4. Sales managers require and capture meaningless data, and ignore critical data
In addition to requiring information from your reps and in your CRM systems that has little to no correlation to deal velocity or qualified prospects, too many sales organizations also fail to recognize or track the information at their fingertips that actually and more directly implies customer intent and interest.
For example, did the prospect articulate an urgency to change? How many CRM systems capture a fact like that? What if you captured it on a scale of 1-4, so that the 3’s and 4’s you know were worth prioritizing, and the 1’s and 2’s needed further convincing (and therefore probably aren’t going to close this month?) Find the right buying signals for your market, and make sure your organization is both tracking them and prioritizing activity based on them moving forward.
5. Sales meetings are painful and take too long
You’ve been in these sales meetings. Someone projects the sales pipeline on the wall, and you spend the next 30 minutes (or longer, much longer) talking about each deal. Is there a rhyme or reason behind what questions are being asked? Are you consistently looking for and commenting on the true buying signals for your market, and your target prospects?

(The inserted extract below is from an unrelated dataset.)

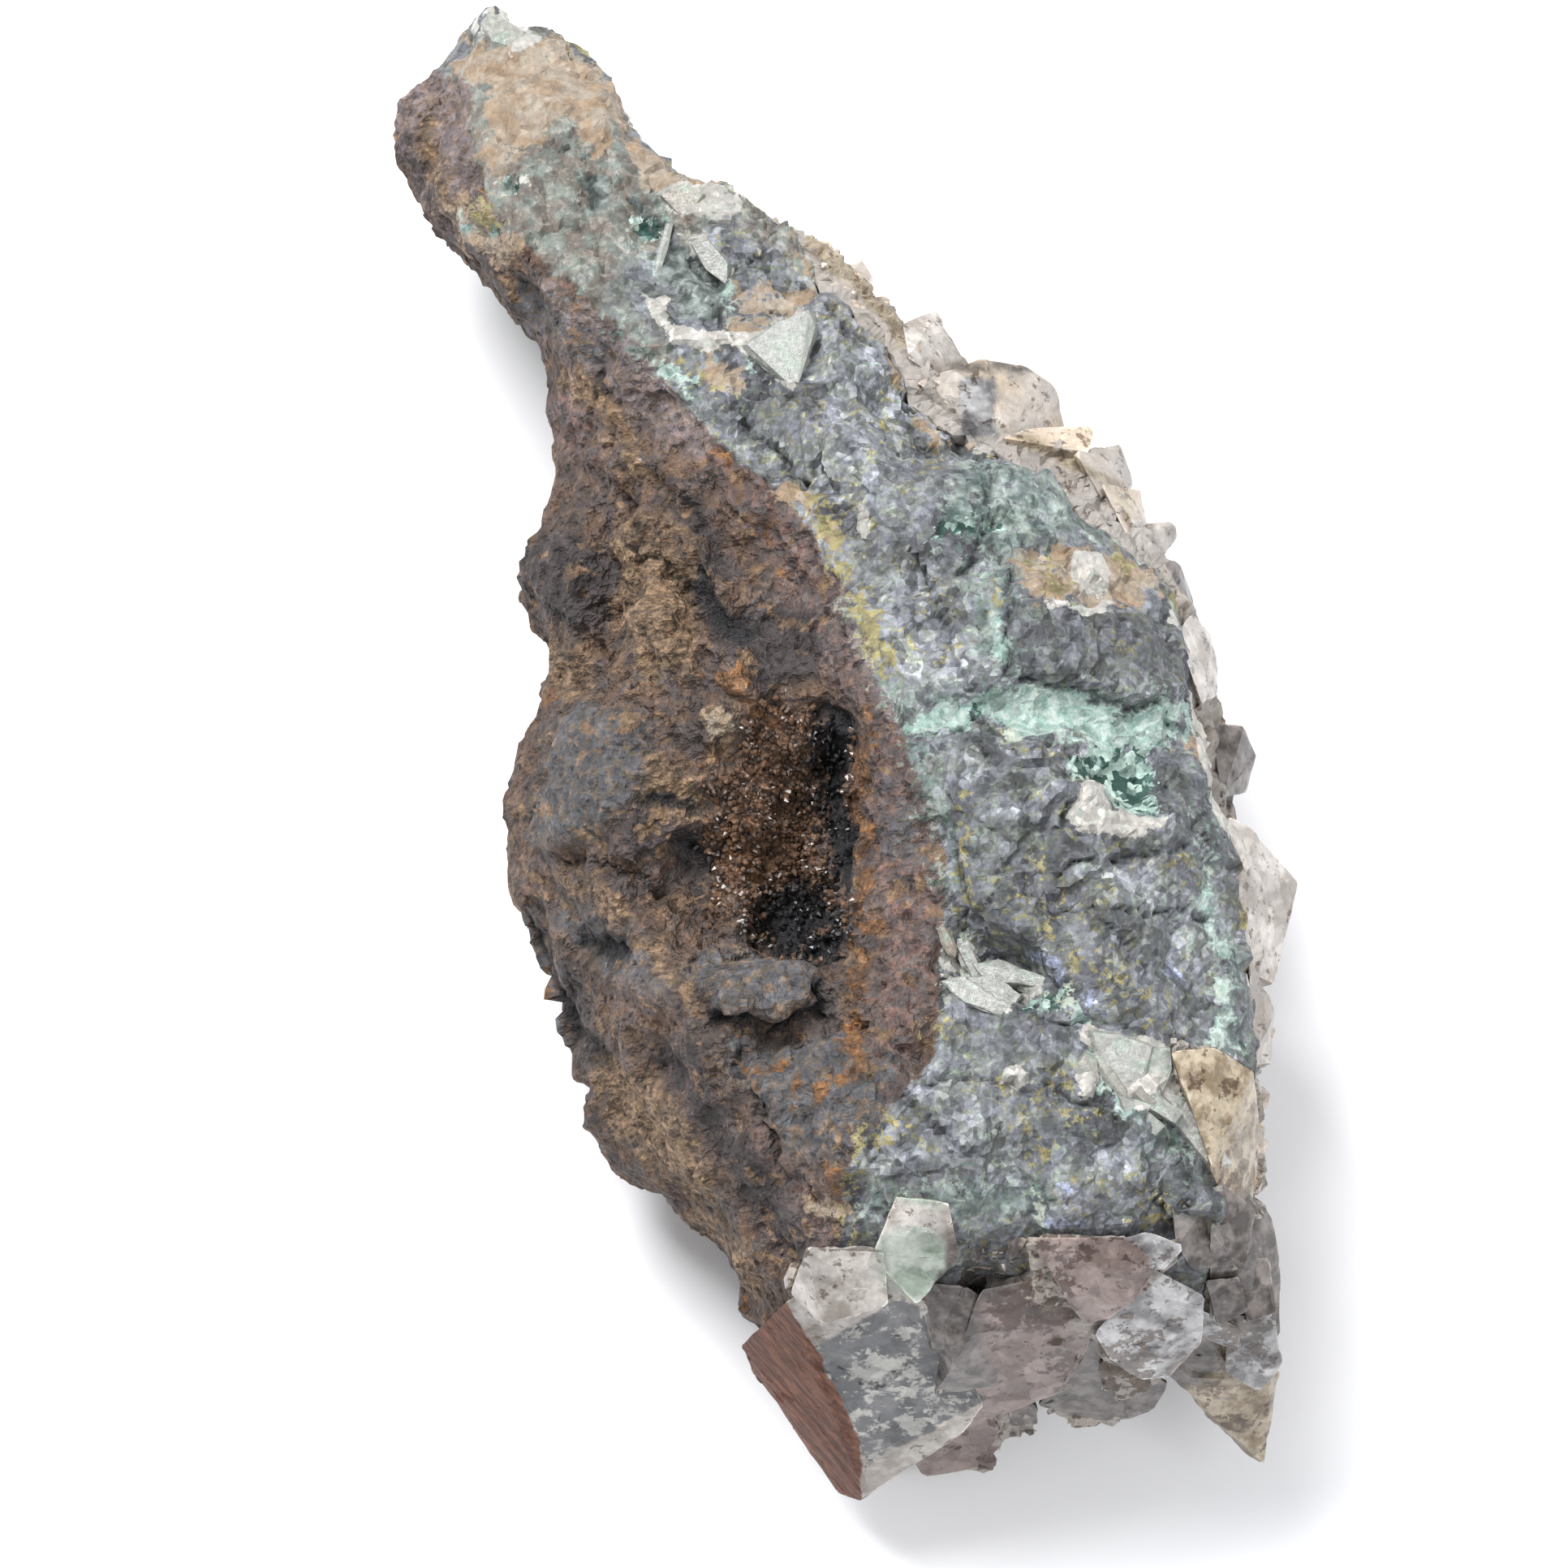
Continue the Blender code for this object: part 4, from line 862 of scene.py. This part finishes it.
BLOCK_SWELL = 0.05        # how far a named block's faces stand out, to cover the wear
CRYSTAL_WEAR = 0.1
MOST_WORN = 0.35          # share of an edge that wear can take off one end of it
SPLIT_ANGLE = math.radians(26)
WALL_CRYSTALS = 300
CREVICE_CRYSTALS = 110
CLEAR_OF_BLOCKS = 1.8     # no small crystal stands nearer than this to a named one
FINE_CRYSTALS_ABOVE = 25.0
FINE_CRYSTAL, COARSE_CRYSTAL = 1.1, 3.0      # the widest ones above that height, and below it


def hull_of(corners):
    """The convex hull of the corners."""
    form = bmesh.new()
    for corner in corners:
        form.verts.new(corner)
    bmesh.ops.remove_doubles(form, verts=form.verts, dist=MERGED)
    made = bmesh.ops.convex_hull(form, input=form.verts)
    inner = [v for v in made["geom_interior"] if isinstance(v, bmesh.types.BMVert)]
    bmesh.ops.delete(form, geom=inner, context="VERTS")
    bmesh.ops.recalc_face_normals(form, faces=form.faces)
    return form


def worn_hull(corners, wear, pick):
    """The corners' hull with each corner knocked off by about wear."""
    form = hull_of(corners)
    points = []
    for vertex in form.verts:
        for edge in vertex.link_edges:
            along = edge.other_vert(vertex).co - vertex.co
            share = min(MOST_WORN, wear * pick.uniform(0.3, 1.6) / max(along.length, 0.01))
            points.append(vertex.co + along * share)
    form.free()
    return hull_of(points)


def diced(form):
    """Splits the faces until their edges are about CRYSTAL_FACET long."""
    for _ in range(DICING_PASSES):
        bmesh.ops.triangulate(form, faces=form.faces)
        long_edges = [edge for edge in form.edges if edge.calc_length() > CRYSTAL_FACET]
        bmesh.ops.subdivide_edges(form, edges=long_edges, cuts=1)
    bmesh.ops.triangulate(form, faces=form.faces)
    form.normal_update()


def roughened(form, swell):
    """Moves the faces out by swell and by the unevenness of broken quartz."""
    moves = []
    for vertex in form.verts:
        uneven = 0.15 * chips(vertex.co, 5.4) + 0.07 * chips(vertex.co, 2.3)
        moves.append(vertex.normal * (uneven + swell))
    for vertex, move in zip(form.verts, moves):
        vertex.co += move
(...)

Pipeline review meetings could be much shorter, and much more productive for everyone, if you were focused on the right metrics, the right customer behaviors, that actually and consistently lead to better mutual outcomes on both sides. Forget the activities. Stop the wishful thinking. And focus on the right questions and data that will move your deals forward more successfully in far less time.
What about you? What are your sticky sales situations, and how can you use some of the same focus areas above to improve your precision and execution?